● **Goal of the exercise**
Copy out the lines that include the word "materials".

● **Source excerpt**
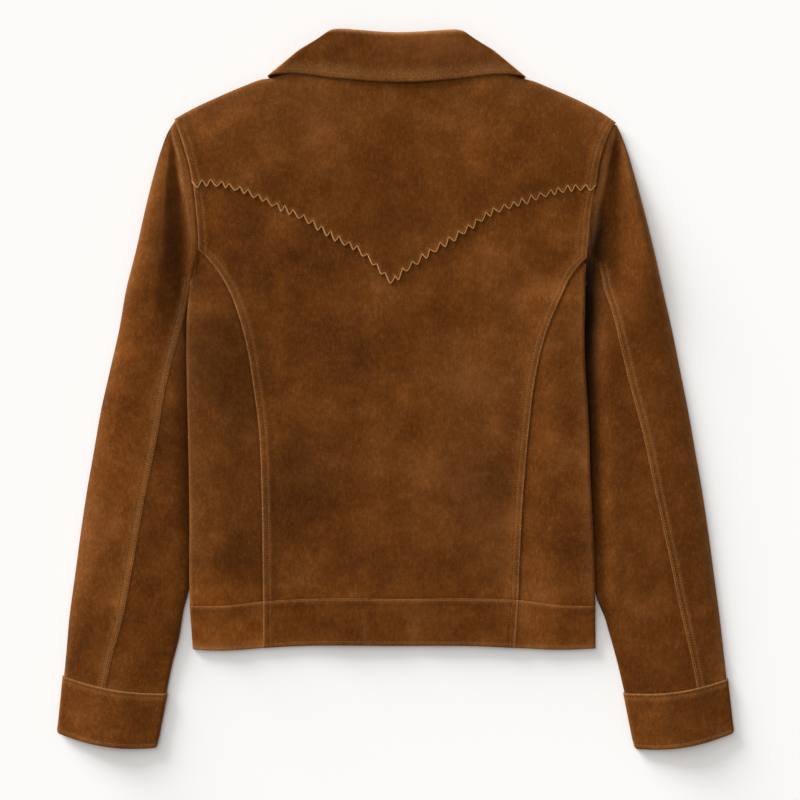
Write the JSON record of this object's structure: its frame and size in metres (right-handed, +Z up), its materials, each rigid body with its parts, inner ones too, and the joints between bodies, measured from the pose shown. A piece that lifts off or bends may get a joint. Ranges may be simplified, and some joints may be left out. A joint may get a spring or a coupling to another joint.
{
  "type": "suede jacket",
  "caption": "Short western jacket in suede, lying flat with its back up: pinked back yoke, side back panels, two-piece sleeves with cuffs, hem band and turned-down collar.",
  "frame": {"origin": "on the surface that the jacket lies on, under the middle of its length and width", "axes": "+Y towards the collar, +Z up out of the surface towards the back of the jacket, +X to the right seen from above"},
  "size_m": [0.677, 0.7201, 0.0173],
  "materials": {
    "suede": "brushed nap, matt, mottled brown with lighter rubbed seam edges",
    "suede_yoke": "brushed nap, matt, with a lighter raw pinked edge"
  },
  "bodies": {
    "root": {"back_centre": "suede", "back_yoke": "suede_yoke", "back_side_left": "suede", "back_side_right": "suede", "front_left": "suede", "front_right": "suede", "band_back_centre": "suede", "band_side_left": "suede", "band_side_right": "suede", "band_front_left": "suede", "band_front_right": "suede", "sleeve_upper_left": "suede", "sleeve_upper_right": "suede", "sleeve_under_left": "suede", "sleeve_under_right": "suede", "cuff_left": "suede", "cuff_right": "suede", "collar_fall": "suede", "collar_stand": "suede"}
  },
  "joints": []
}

● **Response to this task**
Write the JSON record of this object's structure: its frame and size in metres (right-handed, +Z up), its materials, each rigid body with its parts, inner ones too, and the joints between bodies, measured from the pose shown. A piece that lifts off or bends may get a joint. Ranges may be simplified, and some joints may be left out. A joint may get a spring or a coupling to another joint.
  "materials": {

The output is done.